▶ **What is asked**
Repeat each line exactly, leaving nothing out.

▶ **Stored data**
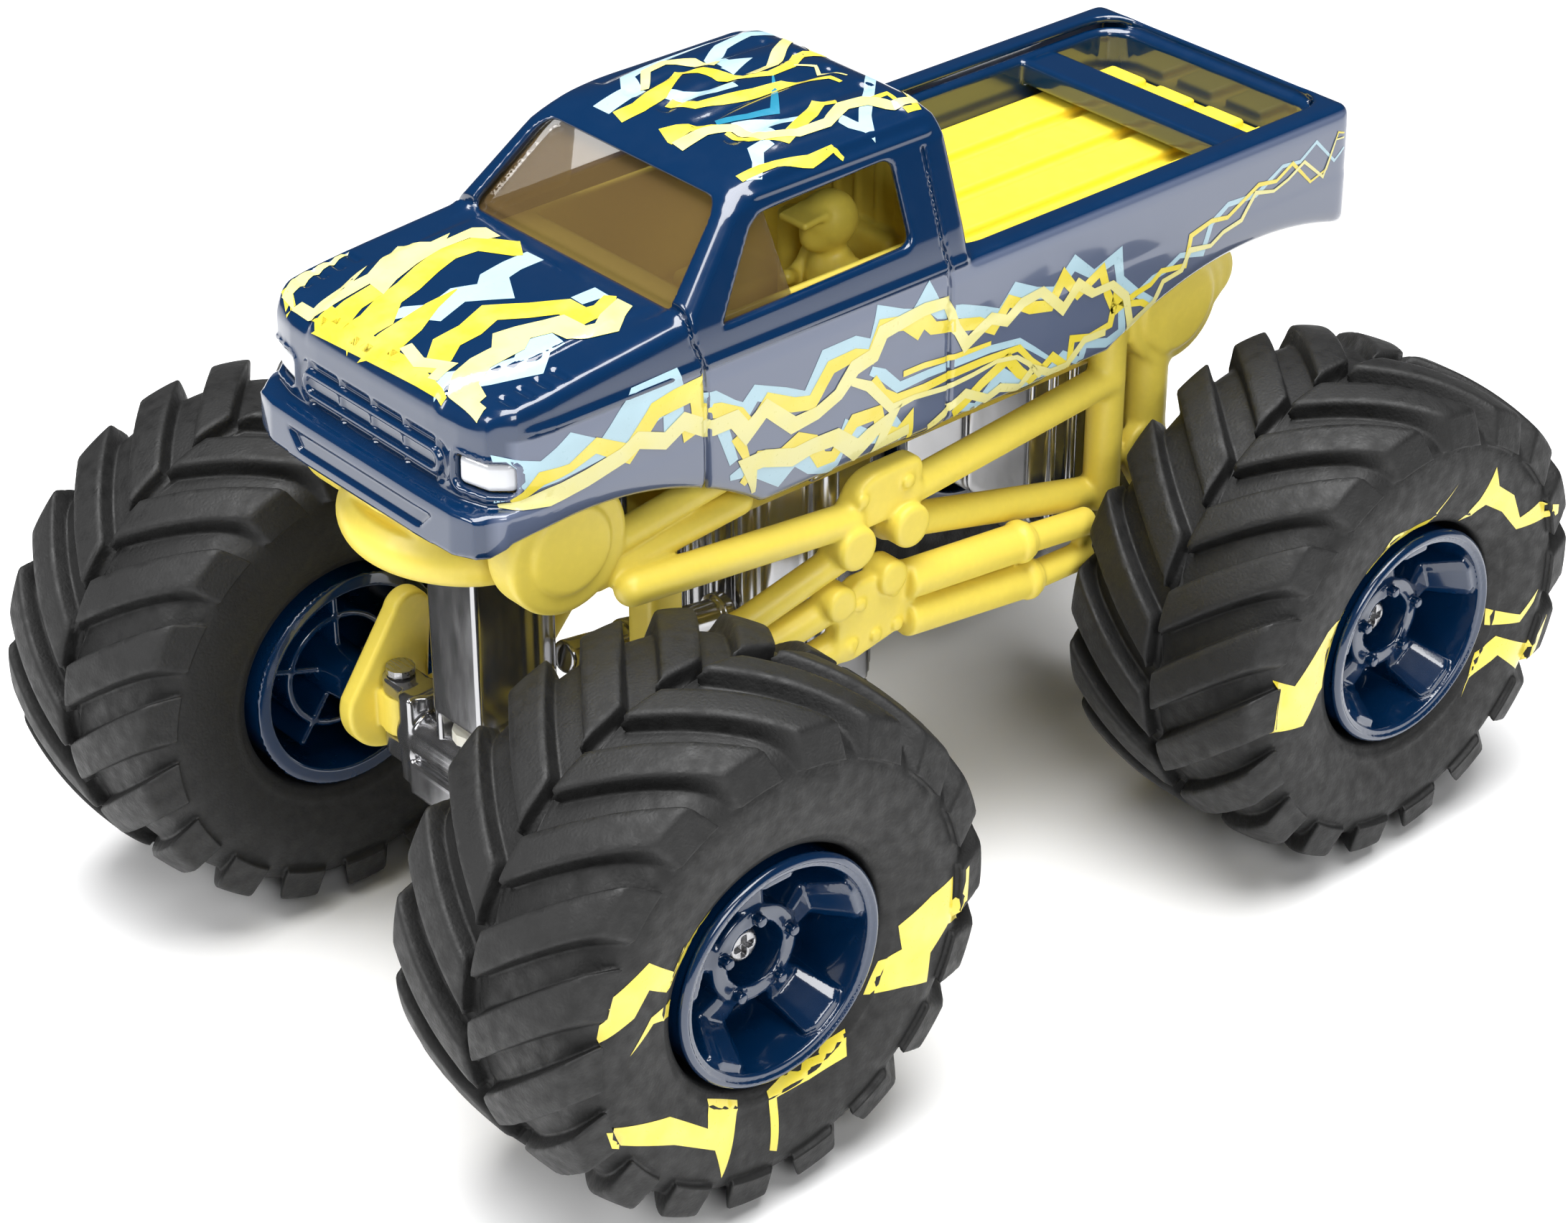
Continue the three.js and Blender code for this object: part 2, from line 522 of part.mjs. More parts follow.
// ---------------------------------------------------------------- wheels
// Each wheel is drawn at its own centre with +X pointing away from the truck.
// A toothed ring. Its tread bars point forward in the middle and trail back towards both shoulders.
function tyre() {
  const step = (Math.PI * 2) / LUGS_PER_ROW;
  const points = [];
  for (let i = 0; i < LUGS_PER_ROW; i++) {
    for (const [turn, radius] of [[-0.32, TREAD_BASE_R], [-0.3, TYRE_R], [0.3, TYRE_R], [0.32, TREAD_BASE_R]]) {
      const angle = (i + turn + 0.2) * step;
      points.push(new THREE.Vector2(radius * Math.cos(angle), radius * Math.sin(angle)));
    }
  }
  const outline = new THREE.Shape(points);
  outline.holes.push(new THREE.Path().absarc(0, 0, TYRE_BEAD_R, 0, Math.PI * 2, true));
  const depth = 2 * TYRE_HALF_W;
  const geometry = new THREE.ExtrudeGeometry(outline, { depth, steps: 2, bevelEnabled: false, curveSegments: 8 });
  const place = geometry.attributes.position;
  for (let i = 0; i < place.count; i++) {
    const [x, y, z] = [place.getX(i), place.getY(i), place.getZ(i) - TYRE_HALF_W];
    const far = Math.abs(z) / TYRE_HALF_W;
    const outer = Math.hypot(x, y) > TYRE_BEAD_R * 1.5 ? far : 0;
    const radius = Math.hypot(x, y) * (1 - outer * (1 - TYRE_SHOULDER_R / TYRE_R));
    const angle = Math.atan2(y, x) - outer * step * LUG_SLANT;
    place.setXYZ(i, z, radius * Math.cos(angle), radius * Math.sin(angle));
  }
  return solid(geometry);
}

function rim() {
  const barrel = turned([
    [19.4, -20.9], [19.4, 20.6], [RIM_R, RIM_LIP_X], [18.6, RIM_LIP_X], [16.8, 8],
    [17, -RIM_LIP_X], [RIM_R + 0.4, -RIM_LIP_X], [19.4, -20.9],
  ], 16);
  const disc = turned([[0, 3], [17.4, 1], [17.4, 5], [8, 11], [8, 16.4], [0, 16.4]], 16);
  const tube = turned([[0, -26.9], [4.6, -26.9], [4.6, 4], [0, 4]], 8);
  const parts = [];
  for (let i = 0; i < 5; i++) {
    const spoke = prism('Y', [[16, 6], [8.4, 17.2], [3, 17.2], [3, 6]], -3.4, 3.4);
    parts.push(spoke.rotate([i * 72, 0, 0]));
  }
  const bore = rod([-30, 0, 0], [20, 0, 0], SPINDLE_R + 0.15, 8);
  const cup = rod([10, 0, 0], [20, 0, 0], 4.2, 8);
  return difference(union(barrel, disc, tube, ...parts), bore, cup);
}

function wheelScrew() {
  const head = turned([[0, 10.3], [3.4, 10.3], [3.4, 11.6], [2.4, 12.4], [0, 12.4]], 10);
  return head.add(rod([5.4, 0, 0], [10.6, 0, 0], 0.8, 6));
}

const SHARED = { tyre: tyre(), rim: rim(), screw: wheelScrew() };

function wheel(place, side, y) {
  const hub = new THREE.Group();
  hub.position.set(side * TRACK_HALF, y, AXLE_Z);
  const sided = (shape) => (side > 0 ? shape : mirrored(shape));
  piece(`tyre_${place}`, sided(SHARED.tyre), RUBBER, hub);
  piece(`rim_${place}`, sided(SHARED.rim), NAVY, hub);
  piece(`wheel_screw_${place}`, sided(SHARED.screw), STEEL, hub);
  truck.add(hub);
}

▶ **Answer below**
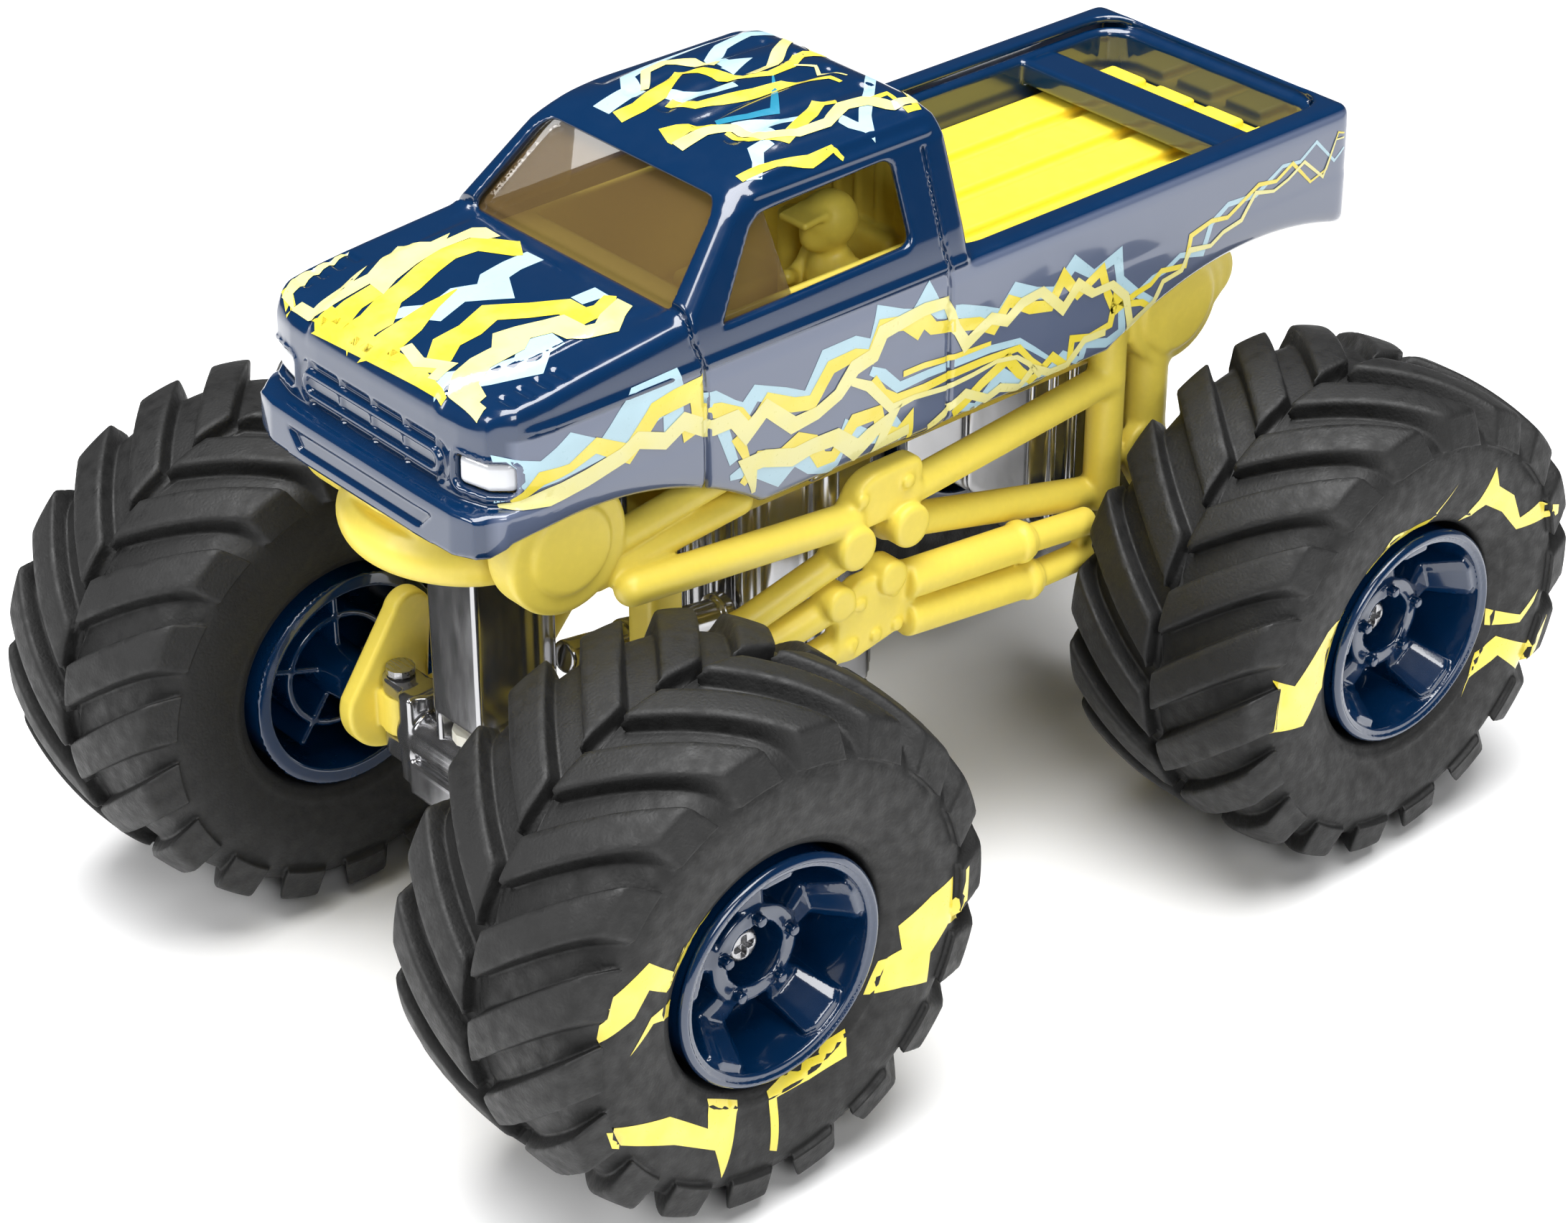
Continue the three.js and Blender code for this object: part 2, from line 522 of part.mjs. More parts follow.
// ---------------------------------------------------------------- wheels
// Each wheel is drawn at its own centre with +X pointing away from the truck.
// A toothed ring. Its tread bars point forward in the middle and trail back towards both shoulders.
function tyre() {
  const step = (Math.PI * 2) / LUGS_PER_ROW;
  const points = [];
  for (let i = 0; i < LUGS_PER_ROW; i++) {
    for (const [turn, radius] of [[-0.32, TREAD_BASE_R], [-0.3, TYRE_R], [0.3, TYRE_R], [0.32, TREAD_BASE_R]]) {
      const angle = (i + turn + 0.2) * step;
      points.push(new THREE.Vector2(radius * Math.cos(angle), radius * Math.sin(angle)));
    }
  }
  const outline = new THREE.Shape(points);
  outline.holes.push(new THREE.Path().absarc(0, 0, TYRE_BEAD_R, 0, Math.PI * 2, true));
  const depth = 2 * TYRE_HALF_W;
  const geometry = new THREE.ExtrudeGeometry(outline, { depth, steps: 2, bevelEnabled: false, curveSegments: 8 });
  const place = geometry.attributes.position;
  for (let i = 0; i < place.count; i++) {
    const [x, y, z] = [place.getX(i), place.getY(i), place.getZ(i) - TYRE_HALF_W];
    const far = Math.abs(z) / TYRE_HALF_W;
    const outer = Math.hypot(x, y) > TYRE_BEAD_R * 1.5 ? far : 0;
    const radius = Math.hypot(x, y) * (1 - outer * (1 - TYRE_SHOULDER_R / TYRE_R));
    const angle = Math.atan2(y, x) - outer * step * LUG_SLANT;
    place.setXYZ(i, z, radius * Math.cos(angle), radius * Math.sin(angle));
  }
  return solid(geometry);
}

function rim() {
  const barrel = turned([
    [19.4, -20.9], [19.4, 20.6], [RIM_R, RIM_LIP_X], [18.6, RIM_LIP_X], [16.8, 8],
    [17, -RIM_LIP_X], [RIM_R + 0.4, -RIM_LIP_X], [19.4, -20.9],
  ], 16);
  const disc = turned([[0, 3], [17.4, 1], [17.4, 5], [8, 11], [8, 16.4], [0, 16.4]], 16);
  const tube = turned([[0, -26.9], [4.6, -26.9], [4.6, 4], [0, 4]], 8);
  const parts = [];
  for (let i = 0; i < 5; i++) {
    const spoke = prism('Y', [[16, 6], [8.4, 17.2], [3, 17.2], [3, 6]], -3.4, 3.4);
    parts.push(spoke.rotate([i * 72, 0, 0]));
  }
  const bore = rod([-30, 0, 0], [20, 0, 0], SPINDLE_R + 0.15, 8);
  const cup = rod([10, 0, 0], [20, 0, 0], 4.2, 8);
  return difference(union(barrel, disc, tube, ...parts), bore, cup);
}

function wheelScrew() {
  const head = turned([[0, 10.3], [3.4, 10.3], [3.4, 11.6], [2.4, 12.4], [0, 12.4]], 10);
  return head.add(rod([5.4, 0, 0], [10.6, 0, 0], 0.8, 6));
}

const SHARED = { tyre: tyre(), rim: rim(), screw: wheelScrew() };

function wheel(place, side, y) {
  const hub = new THREE.Group();
  hub.position.set(side * TRACK_HALF, y, AXLE_Z);
  const sided = (shape) => (side > 0 ? shape : mirrored(shape));
  piece(`tyre_${place}`, sided(SHARED.tyre), RUBBER, hub);
  piece(`rim_${place}`, sided(SHARED.rim), NAVY, hub);
  piece(`wheel_screw_${place}`, sided(SHARED.screw), STEEL, hub);
  truck.add(hub);
}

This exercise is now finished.